---------- Information supplied
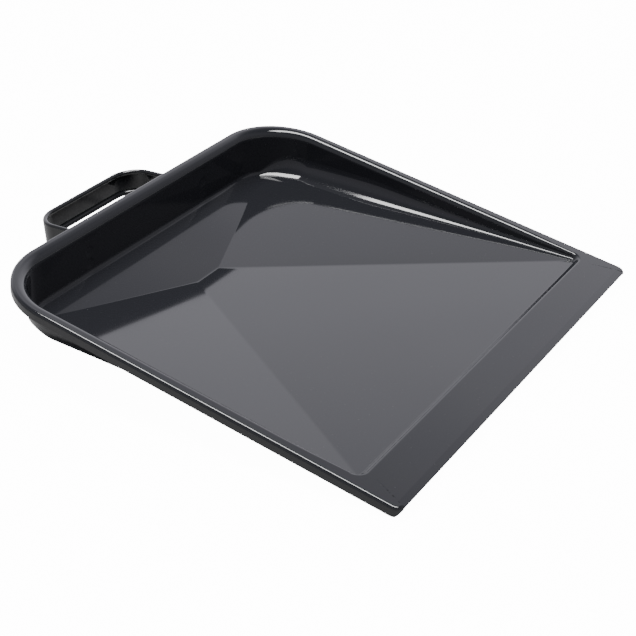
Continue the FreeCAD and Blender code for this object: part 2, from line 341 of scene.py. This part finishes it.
# %% [markdown]
# A deep press needs a generous foot or the sheet tears, so the side walls' feet
# are widest at the back corners and tighten forward. Over the top the wall
# rolls outward into the rim. One fixed radius for each would be simpler, but
# both must fit one above the other, and the wall is only a few millimetres high
# at the lip. So each is eased against the height that the wall has there.

# %% How round the foot and the rim are
FOOT, DEEP_FOOT = 3.6, 12.6
ROLL, BACK_ROLL = 4.0, 2.4
AT_STEP = 1.6


def radii(t, inner, a, d):
    """Radius of the foot and of the roll. Neither passes 0.46 height / (1 -
    sine of the lean), but a deep foot may be up to 1.42 times that."""
    lean = np.sum(a * d, axis=1)
    sine = lean / np.sqrt(1 + lean ** 2)
    height = np.full(len(t), 20.0)
    for _ in range(30):
        low = inner - d * height[:, None]
        height = 0.5 * height - 0.5 * floor_at(low[:, 0], low[:, 1])[0]
    room = 0.46 * height / (1 - sine)
    step = smooth((sine - 0.07) / 0.5)
    beside = smooth((np.abs(a[:, 0]) - 0.5) / 0.45)
    deep = smooth((height - 8) / 16) * beside
    fillet = soft_least(FOOT - AT_STEP * step + DEEP_FOOT * deep, room * (1 + 0.42 * deep))
    rounder = BACK_ROLL * smooth((t - 2.2) / 1.4)
    return fillet, soft_least(ROLL - AT_STEP * step + rounder, room)


# %% [markdown]
# The floor's part of each column starts on the short fold in the middle and
# runs out to the foot. The fold has only 15 places to start from, so columns
# share them, and the merging of equal points closes the fan that they make.

# %% Floor rows
def floor_rows(t, foot):
    """28 rows from the fold to the foot, spaced by share^1.6 of the way."""
    knots = np.linspace(-FOLD_END, FOLD_END, 15)
    front_x = foot[:, 0] * FOLD_END / abs(np.interp(front_t, t, foot[:, 0]))
    back_x = foot[:, 0] * FOLD_END / abs(np.interp(back_t, t, foot[:, 0]))
    end_x = np.where(t < front_t, front_x, np.where(t > back_t, back_x, -FOLD_END))
    end_x = knots[np.abs(knots[None, :] - end_x[:, None]).argmin(axis=1)]
    end = np.c_[end_x, np.full(len(t), FOLD_Y)]
    s = (np.linspace(0, 1, 28) ** 1.6)[:, None, None]
    xy = end[None] * (1 - s) + foot[None, :, :2] * s
    z, g = floor_at(xy[..., 0], xy[..., 1])
    return (np.concatenate([xy, z[..., None]], -1),
            unit(np.concatenate([-g, np.ones_like(z)[..., None]], -1)))


# %% [markdown]
# Then the column goes round the foot, straight up the wall and over the roll.
# Arcs could be drawn through points, but a centre plus radius times a turning
# direction is exact, and that same direction is the surface's normal.

# %% Wall rows
def wall_rows(inner, a, d, fillet, roll, ball):
    """Foot: centre - radius * direction. Wall: a straight run between the two
    arcs. Roll: centre + radius * direction."""
    centre, floor_n, wall_n, lean = ball
    foot_n = arc_between(floor_n, wall_n, 9)[1:]
    foot_p = centre[None] - fillet[None, :, None] * foot_n
    start = centre - fillet[:, None] * wall_n
    outward = a * (roll * np.sqrt(1 + lean ** 2))[:, None]
    roll_c = np.c_[inner + d * -roll[:, None] + outward, -roll]
    finish = roll_c + roll[:, None] * wall_n
    s = np.linspace(0, 1, 25)[1:, None, None]
    wall_p = start[None] * (1 - s) + finish[None] * s
    top = np.tile([0.0, 0.0, 1.0], (len(inner), 1))
    roll_n = arc_between(wall_n, top, 9)[1:]
    roll_p = roll_c[None] + roll[None, :, None] * roll_n
    return ([foot_p, wall_p, roll_p],
            [foot_n, np.repeat(wall_n[None], 24, 0), roll_n])


# %% [markdown]
# The skirt stiffens the rim and hides the cut edge. Behind the lip it turns
# square down by 9 mm, and its lower edge rises on a 9 mm radius to the front.
# The lip itself is left thin and almost flat, so that dirt slides over it. One
# angle that grows from 4 to 90 degrees makes both out of the same rows.

# %% Skirt rows
CURL, EDGE = 2.2, SHEET / 2
SKIRT, SKIRT_RADIUS = 9.0, 9.0


def skirt_rows(outer, b, down, leave):
    """Flat rim, a curl of radius CURL through the angle, then a straight run to
    the edge. Its depth is sqrt(radius^2 - distance past the radius's start^2)."""
    n = len(down)
    angle = np.radians(4 + 86 * smooth(down / 0.23))
    fall = np.clip(FRONT_Y + SKIRT_RADIUS - outer[:, 1], 0, SKIRT_RADIUS - 0.01)
    depth = np.sqrt(np.maximum(SKIRT_RADIUS ** 2 - fall ** 2, 0))
    depth = np.where(fall <= 0, SKIRT, np.clip(depth, 0.9, SKIRT))
    run = (depth - EDGE - CURL * (1 - np.cos(angle))) / np.sin(angle)
    band = 4.6 - 2.2 * smooth(down / 0.12)
    reach = (band - CURL * np.sin(angle)) / np.maximum(np.cos(angle), 0.05)
    run = np.clip(np.minimum(run, reach), 0.15, 6.4)
    inset = CURL * np.sin(angle) + run * np.cos(angle) - EDGE * np.sin(angle) + EDGE
    begin = np.c_[outer - b * inset[:, None], np.zeros(n)]
    level, top = np.c_[b, np.zeros(n)], np.tile([0.0, 0.0, 1.0], (n, 1))
    s = np.linspace(0, 1, 6)[1:, None, None]
    rim_p = leave[None] * (1 - s) + begin[None] * s
    psi = (np.linspace(0, 1, 10)[1:, None] * angle)[..., None]
    curl_n = np.sin(psi) * level + np.cos(psi) * top
    curl_p = begin[None] + CURL * (curl_n - top)
    along = level * np.cos(angle)[:, None] - top * np.sin(angle)[:, None]
    run_p = curl_p[-1][None] + along * run[:, None] * s
    return ([rim_p, curl_p, run_p],
            [np.repeat(top[None], 5, 0), curl_n, np.repeat(curl_n[-1][None], 5, 0)], along)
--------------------
• _Short problem_:
Starting at the first line of the material above, reproduce each line exactly up to and including the line with "AT_STEP = 1.6".

• _Exercise solution_:
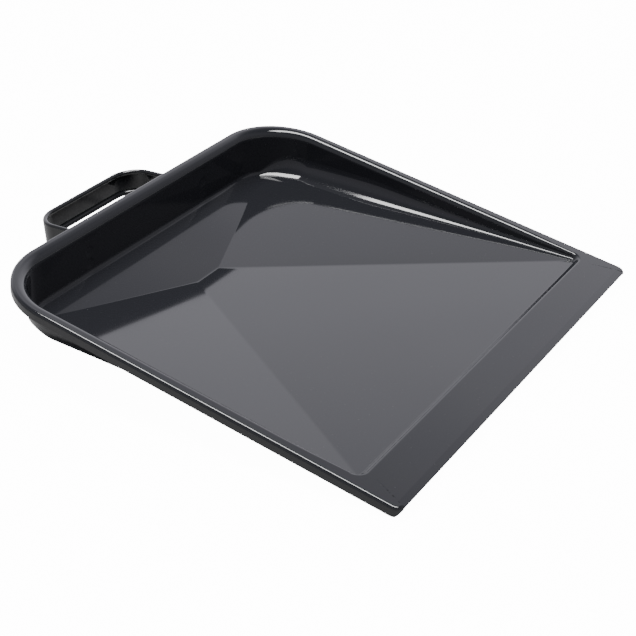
Continue the FreeCAD and Blender code for this object: part 2, from line 341 of scene.py. This part finishes it.
# %% [markdown]
# A deep press needs a generous foot or the sheet tears, so the side walls' feet
# are widest at the back corners and tighten forward. Over the top the wall
# rolls outward into the rim. One fixed radius for each would be simpler, but
# both must fit one above the other, and the wall is only a few millimetres high
# at the lip. So each is eased against the height that the wall has there.

# %% How round the foot and the rim are
FOOT, DEEP_FOOT = 3.6, 12.6
ROLL, BACK_ROLL = 4.0, 2.4
AT_STEP = 1.6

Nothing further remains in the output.